→ **INFORMATION PROVIDED**
--
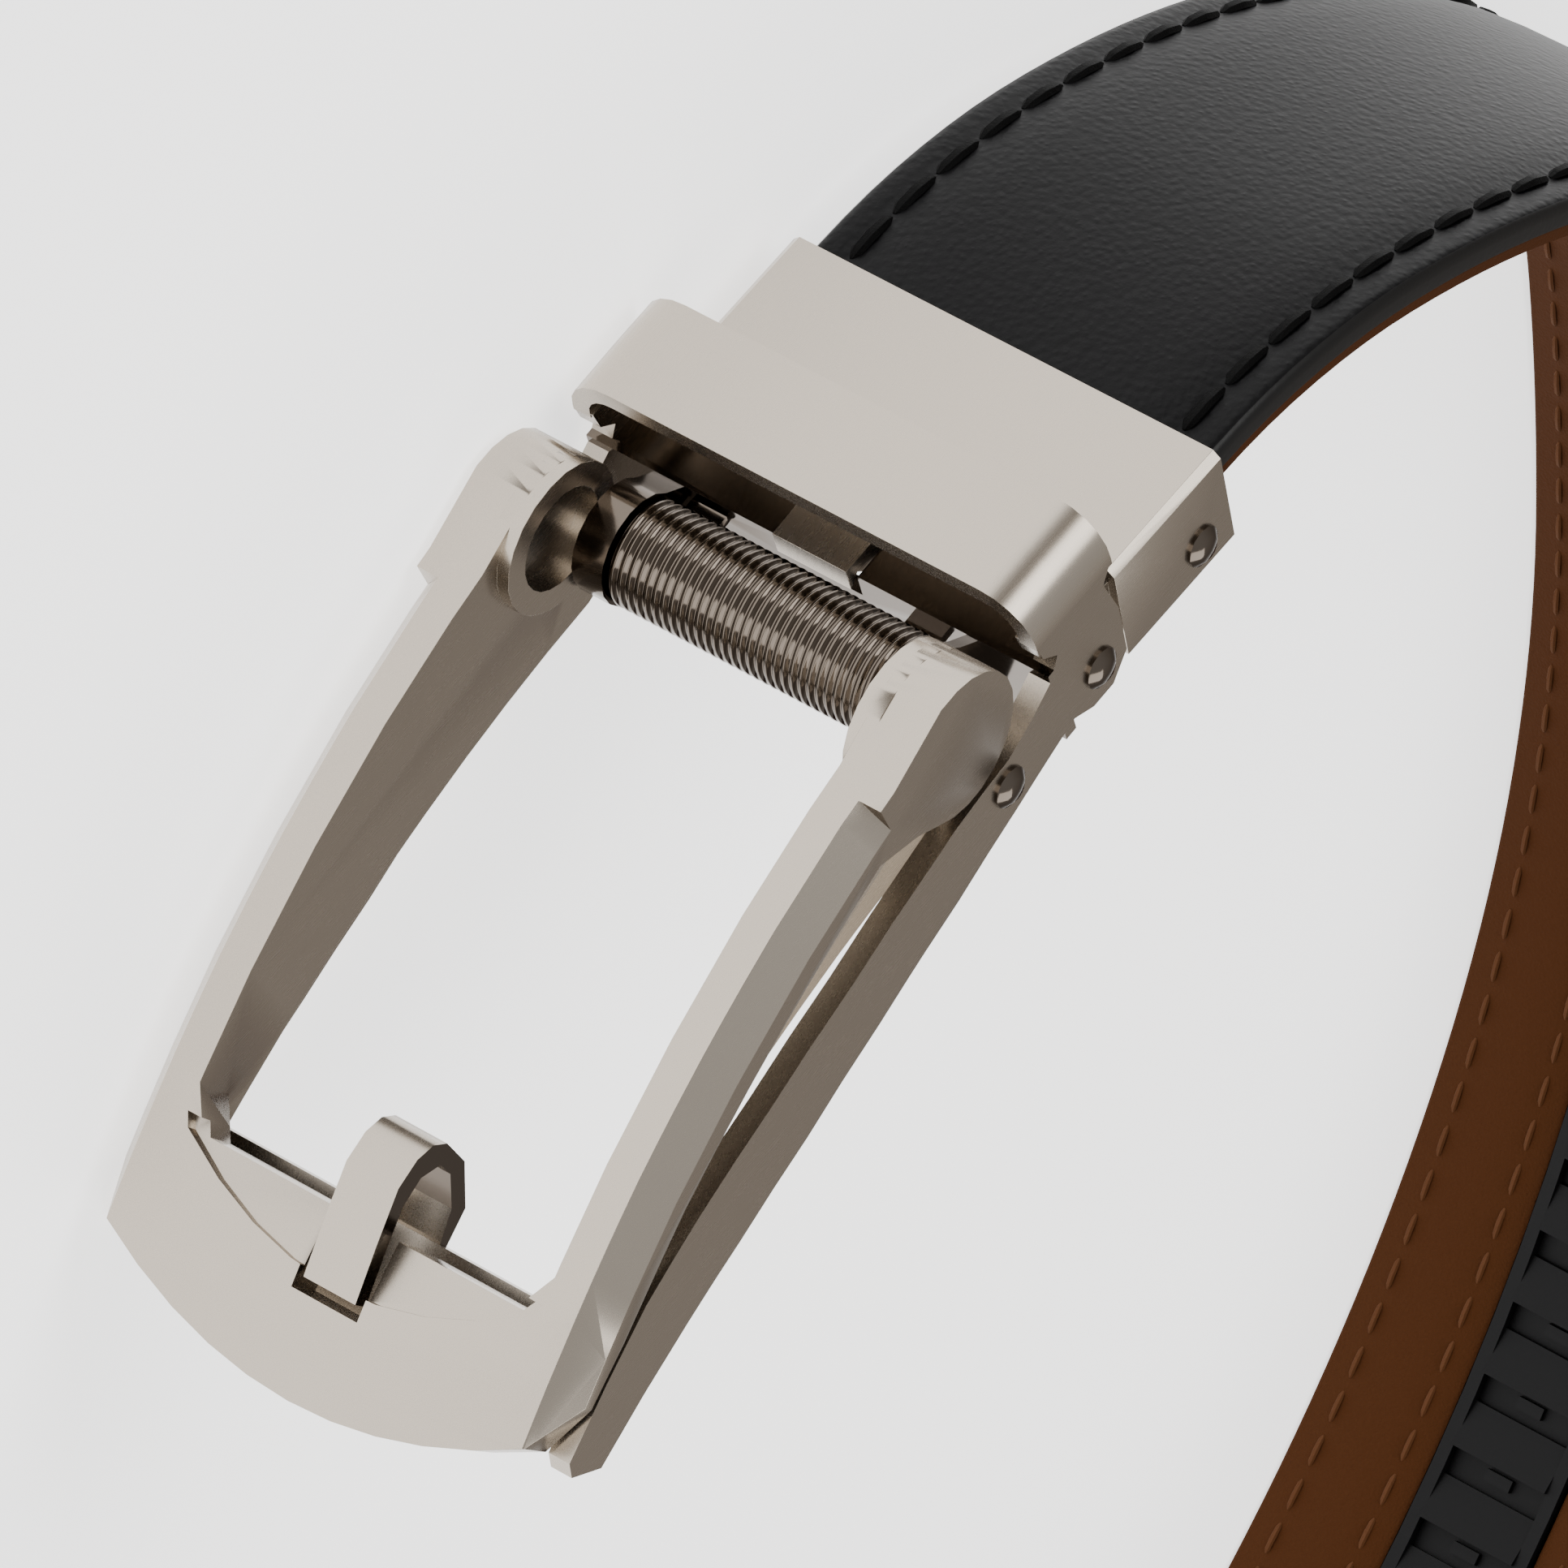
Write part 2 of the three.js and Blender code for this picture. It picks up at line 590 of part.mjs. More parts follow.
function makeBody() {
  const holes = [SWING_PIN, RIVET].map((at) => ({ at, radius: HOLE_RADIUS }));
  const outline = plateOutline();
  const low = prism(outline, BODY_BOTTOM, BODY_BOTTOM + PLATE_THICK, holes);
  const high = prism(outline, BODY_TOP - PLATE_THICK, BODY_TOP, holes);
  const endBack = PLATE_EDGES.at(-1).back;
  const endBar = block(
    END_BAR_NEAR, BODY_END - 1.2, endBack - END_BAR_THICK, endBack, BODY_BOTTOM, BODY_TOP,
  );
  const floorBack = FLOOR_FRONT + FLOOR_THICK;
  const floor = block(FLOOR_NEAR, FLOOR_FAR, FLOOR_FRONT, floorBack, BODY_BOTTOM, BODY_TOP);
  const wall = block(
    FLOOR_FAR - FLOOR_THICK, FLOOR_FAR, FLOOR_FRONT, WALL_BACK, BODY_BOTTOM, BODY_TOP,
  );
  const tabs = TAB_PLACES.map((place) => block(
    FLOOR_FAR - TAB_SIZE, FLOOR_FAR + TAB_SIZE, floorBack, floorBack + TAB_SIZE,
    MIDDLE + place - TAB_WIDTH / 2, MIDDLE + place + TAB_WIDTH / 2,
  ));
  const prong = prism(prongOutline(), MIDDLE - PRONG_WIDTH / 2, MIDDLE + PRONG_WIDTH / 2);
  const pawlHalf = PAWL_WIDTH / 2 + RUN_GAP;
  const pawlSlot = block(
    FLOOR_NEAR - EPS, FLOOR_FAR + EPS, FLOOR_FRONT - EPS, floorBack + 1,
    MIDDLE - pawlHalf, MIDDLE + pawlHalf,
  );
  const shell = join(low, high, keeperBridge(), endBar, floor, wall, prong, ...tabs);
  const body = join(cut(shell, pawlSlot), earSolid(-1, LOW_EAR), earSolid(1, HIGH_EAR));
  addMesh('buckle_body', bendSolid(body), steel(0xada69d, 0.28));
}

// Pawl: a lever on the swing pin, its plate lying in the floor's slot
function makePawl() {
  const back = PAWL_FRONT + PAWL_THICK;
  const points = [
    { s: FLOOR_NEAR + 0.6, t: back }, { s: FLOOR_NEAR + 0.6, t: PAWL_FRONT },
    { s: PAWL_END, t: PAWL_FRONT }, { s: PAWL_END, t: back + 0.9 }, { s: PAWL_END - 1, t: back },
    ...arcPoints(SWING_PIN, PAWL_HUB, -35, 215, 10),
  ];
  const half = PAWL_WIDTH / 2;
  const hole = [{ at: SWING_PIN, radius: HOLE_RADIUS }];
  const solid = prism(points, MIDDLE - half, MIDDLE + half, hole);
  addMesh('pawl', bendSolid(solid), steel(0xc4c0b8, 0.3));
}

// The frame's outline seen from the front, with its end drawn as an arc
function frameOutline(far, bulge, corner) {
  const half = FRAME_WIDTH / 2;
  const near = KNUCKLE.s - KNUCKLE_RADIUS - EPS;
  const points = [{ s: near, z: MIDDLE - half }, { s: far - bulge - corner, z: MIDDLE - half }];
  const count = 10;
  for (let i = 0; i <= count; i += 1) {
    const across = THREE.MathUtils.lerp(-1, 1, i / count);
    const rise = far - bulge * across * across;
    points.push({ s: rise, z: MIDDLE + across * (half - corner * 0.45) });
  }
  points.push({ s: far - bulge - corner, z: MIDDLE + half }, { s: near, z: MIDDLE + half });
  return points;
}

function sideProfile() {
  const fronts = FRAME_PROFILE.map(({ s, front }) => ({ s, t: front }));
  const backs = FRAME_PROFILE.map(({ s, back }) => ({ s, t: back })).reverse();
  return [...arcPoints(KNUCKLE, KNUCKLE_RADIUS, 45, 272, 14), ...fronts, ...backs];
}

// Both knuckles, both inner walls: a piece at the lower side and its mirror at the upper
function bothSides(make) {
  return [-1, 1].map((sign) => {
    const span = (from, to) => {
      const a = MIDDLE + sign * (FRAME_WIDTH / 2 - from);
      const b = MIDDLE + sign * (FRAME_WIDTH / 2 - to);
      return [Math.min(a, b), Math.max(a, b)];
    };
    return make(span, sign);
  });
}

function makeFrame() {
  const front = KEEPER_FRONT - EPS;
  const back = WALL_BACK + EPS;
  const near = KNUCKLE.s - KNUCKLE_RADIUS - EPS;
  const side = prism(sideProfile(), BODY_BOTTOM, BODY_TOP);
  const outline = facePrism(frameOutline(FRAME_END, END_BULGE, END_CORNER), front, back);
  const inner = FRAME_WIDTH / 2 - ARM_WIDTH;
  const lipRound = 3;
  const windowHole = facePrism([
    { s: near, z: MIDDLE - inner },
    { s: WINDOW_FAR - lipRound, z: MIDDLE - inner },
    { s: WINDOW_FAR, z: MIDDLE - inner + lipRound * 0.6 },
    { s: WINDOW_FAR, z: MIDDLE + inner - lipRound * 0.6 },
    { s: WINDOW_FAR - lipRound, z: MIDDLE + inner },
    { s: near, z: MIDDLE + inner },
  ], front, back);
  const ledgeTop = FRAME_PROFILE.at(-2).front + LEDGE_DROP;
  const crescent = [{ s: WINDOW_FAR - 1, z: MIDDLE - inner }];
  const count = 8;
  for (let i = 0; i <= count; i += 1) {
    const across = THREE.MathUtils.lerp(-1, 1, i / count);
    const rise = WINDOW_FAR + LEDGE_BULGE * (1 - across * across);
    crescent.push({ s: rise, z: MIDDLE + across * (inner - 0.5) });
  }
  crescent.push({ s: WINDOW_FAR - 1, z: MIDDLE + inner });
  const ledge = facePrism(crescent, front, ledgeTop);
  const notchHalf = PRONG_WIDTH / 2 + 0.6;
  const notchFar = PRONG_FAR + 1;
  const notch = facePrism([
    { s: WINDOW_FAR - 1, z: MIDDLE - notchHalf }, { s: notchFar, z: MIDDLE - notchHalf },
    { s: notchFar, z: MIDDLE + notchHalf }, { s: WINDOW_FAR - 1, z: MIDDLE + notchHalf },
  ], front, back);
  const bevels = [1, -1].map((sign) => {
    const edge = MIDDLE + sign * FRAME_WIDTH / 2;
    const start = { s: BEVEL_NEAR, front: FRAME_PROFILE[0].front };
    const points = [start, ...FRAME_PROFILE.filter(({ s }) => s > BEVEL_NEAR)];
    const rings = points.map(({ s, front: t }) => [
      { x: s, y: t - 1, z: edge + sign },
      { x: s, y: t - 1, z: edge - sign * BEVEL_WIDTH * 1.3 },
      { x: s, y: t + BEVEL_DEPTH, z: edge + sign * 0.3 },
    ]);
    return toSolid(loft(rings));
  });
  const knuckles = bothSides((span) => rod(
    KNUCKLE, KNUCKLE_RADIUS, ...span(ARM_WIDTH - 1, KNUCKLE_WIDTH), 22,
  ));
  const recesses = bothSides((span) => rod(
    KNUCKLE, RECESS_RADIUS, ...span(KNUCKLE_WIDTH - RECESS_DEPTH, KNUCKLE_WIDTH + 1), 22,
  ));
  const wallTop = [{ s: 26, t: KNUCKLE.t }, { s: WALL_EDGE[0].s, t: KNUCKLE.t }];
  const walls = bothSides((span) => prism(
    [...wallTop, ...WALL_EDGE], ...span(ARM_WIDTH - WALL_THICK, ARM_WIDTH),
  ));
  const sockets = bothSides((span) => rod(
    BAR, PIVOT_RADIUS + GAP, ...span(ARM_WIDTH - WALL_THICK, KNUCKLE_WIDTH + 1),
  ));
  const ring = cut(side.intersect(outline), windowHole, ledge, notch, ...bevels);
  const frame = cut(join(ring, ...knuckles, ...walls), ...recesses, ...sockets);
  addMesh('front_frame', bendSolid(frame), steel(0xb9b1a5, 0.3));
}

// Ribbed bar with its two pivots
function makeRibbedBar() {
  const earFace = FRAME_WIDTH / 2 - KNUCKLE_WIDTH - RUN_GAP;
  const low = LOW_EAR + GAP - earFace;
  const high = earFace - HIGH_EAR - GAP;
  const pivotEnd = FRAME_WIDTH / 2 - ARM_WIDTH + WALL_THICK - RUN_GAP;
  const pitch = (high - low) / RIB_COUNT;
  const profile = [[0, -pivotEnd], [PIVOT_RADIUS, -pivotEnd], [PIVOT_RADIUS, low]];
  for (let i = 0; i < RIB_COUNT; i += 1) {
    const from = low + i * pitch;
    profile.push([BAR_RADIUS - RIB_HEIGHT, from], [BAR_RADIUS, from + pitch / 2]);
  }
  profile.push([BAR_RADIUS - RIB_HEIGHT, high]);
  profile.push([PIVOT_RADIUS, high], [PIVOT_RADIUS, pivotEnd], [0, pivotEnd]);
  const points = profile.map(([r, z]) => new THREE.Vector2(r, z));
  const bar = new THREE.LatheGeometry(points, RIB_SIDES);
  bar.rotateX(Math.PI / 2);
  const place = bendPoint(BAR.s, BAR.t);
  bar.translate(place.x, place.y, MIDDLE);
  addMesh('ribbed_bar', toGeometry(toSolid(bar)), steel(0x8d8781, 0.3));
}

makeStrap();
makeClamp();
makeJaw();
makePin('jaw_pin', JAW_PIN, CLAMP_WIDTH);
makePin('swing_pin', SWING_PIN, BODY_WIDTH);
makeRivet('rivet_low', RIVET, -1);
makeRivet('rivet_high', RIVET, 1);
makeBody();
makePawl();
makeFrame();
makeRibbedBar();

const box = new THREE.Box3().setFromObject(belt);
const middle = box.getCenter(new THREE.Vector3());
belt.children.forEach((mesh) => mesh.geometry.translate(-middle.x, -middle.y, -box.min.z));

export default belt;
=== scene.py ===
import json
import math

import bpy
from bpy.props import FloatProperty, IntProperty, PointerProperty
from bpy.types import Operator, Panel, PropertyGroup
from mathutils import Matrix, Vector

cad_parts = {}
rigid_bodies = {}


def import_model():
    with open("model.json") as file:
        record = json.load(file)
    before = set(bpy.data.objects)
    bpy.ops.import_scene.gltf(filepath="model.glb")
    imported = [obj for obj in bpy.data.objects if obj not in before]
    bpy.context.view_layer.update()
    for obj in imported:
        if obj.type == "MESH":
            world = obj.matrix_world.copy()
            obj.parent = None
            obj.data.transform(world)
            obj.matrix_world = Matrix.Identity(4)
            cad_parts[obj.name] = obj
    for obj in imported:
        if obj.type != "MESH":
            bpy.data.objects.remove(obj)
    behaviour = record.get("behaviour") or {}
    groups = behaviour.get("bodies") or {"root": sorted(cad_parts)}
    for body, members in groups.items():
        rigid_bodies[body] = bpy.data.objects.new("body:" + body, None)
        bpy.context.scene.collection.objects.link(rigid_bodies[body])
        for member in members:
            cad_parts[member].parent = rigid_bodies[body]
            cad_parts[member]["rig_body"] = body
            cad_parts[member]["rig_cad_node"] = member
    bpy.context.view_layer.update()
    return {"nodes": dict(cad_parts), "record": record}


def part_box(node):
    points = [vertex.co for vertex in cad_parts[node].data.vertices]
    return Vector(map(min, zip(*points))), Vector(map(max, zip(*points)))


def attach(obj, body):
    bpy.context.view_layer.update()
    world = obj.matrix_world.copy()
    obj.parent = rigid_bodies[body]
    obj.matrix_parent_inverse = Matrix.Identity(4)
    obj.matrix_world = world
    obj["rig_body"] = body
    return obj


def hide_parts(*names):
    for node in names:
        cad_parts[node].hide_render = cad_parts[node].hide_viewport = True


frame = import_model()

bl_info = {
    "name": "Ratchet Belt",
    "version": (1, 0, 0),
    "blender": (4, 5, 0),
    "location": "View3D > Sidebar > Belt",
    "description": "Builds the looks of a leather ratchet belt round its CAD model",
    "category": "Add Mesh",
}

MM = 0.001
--
→ **WRITTEN EXERCISE**
In the listing above, find the line with "const box = new" and the line with "cad_parts[member].parent = rigid_bodies[body]", then print exactly those lines and every line between them.

→ **RESPONSE FOR THIS EXERCISE**
const box = new THREE.Box3().setFromObject(belt);
const middle = box.getCenter(new THREE.Vector3());
belt.children.forEach((mesh) => mesh.geometry.translate(-middle.x, -middle.y, -box.min.z));

export default belt;
=== scene.py ===
import json
import math

import bpy
from bpy.props import FloatProperty, IntProperty, PointerProperty
from bpy.types import Operator, Panel, PropertyGroup
from mathutils import Matrix, Vector

cad_parts = {}
rigid_bodies = {}


def import_model():
    with open("model.json") as file:
        record = json.load(file)
    before = set(bpy.data.objects)
    bpy.ops.import_scene.gltf(filepath="model.glb")
    imported = [obj for obj in bpy.data.objects if obj not in before]
    bpy.context.view_layer.update()
    for obj in imported:
        if obj.type == "MESH":
            world = obj.matrix_world.copy()
            obj.parent = None
            obj.data.transform(world)
            obj.matrix_world = Matrix.Identity(4)
            cad_parts[obj.name] = obj
    for obj in imported:
        if obj.type != "MESH":
            bpy.data.objects.remove(obj)
    behaviour = record.get("behaviour") or {}
    groups = behaviour.get("bodies") or {"root": sorted(cad_parts)}
    for body, members in groups.items():
        rigid_bodies[body] = bpy.data.objects.new("body:" + body, None)
        bpy.context.scene.collection.objects.link(rigid_bodies[body])
        for member in members:
            cad_parts[member].parent = rigid_bodies[body]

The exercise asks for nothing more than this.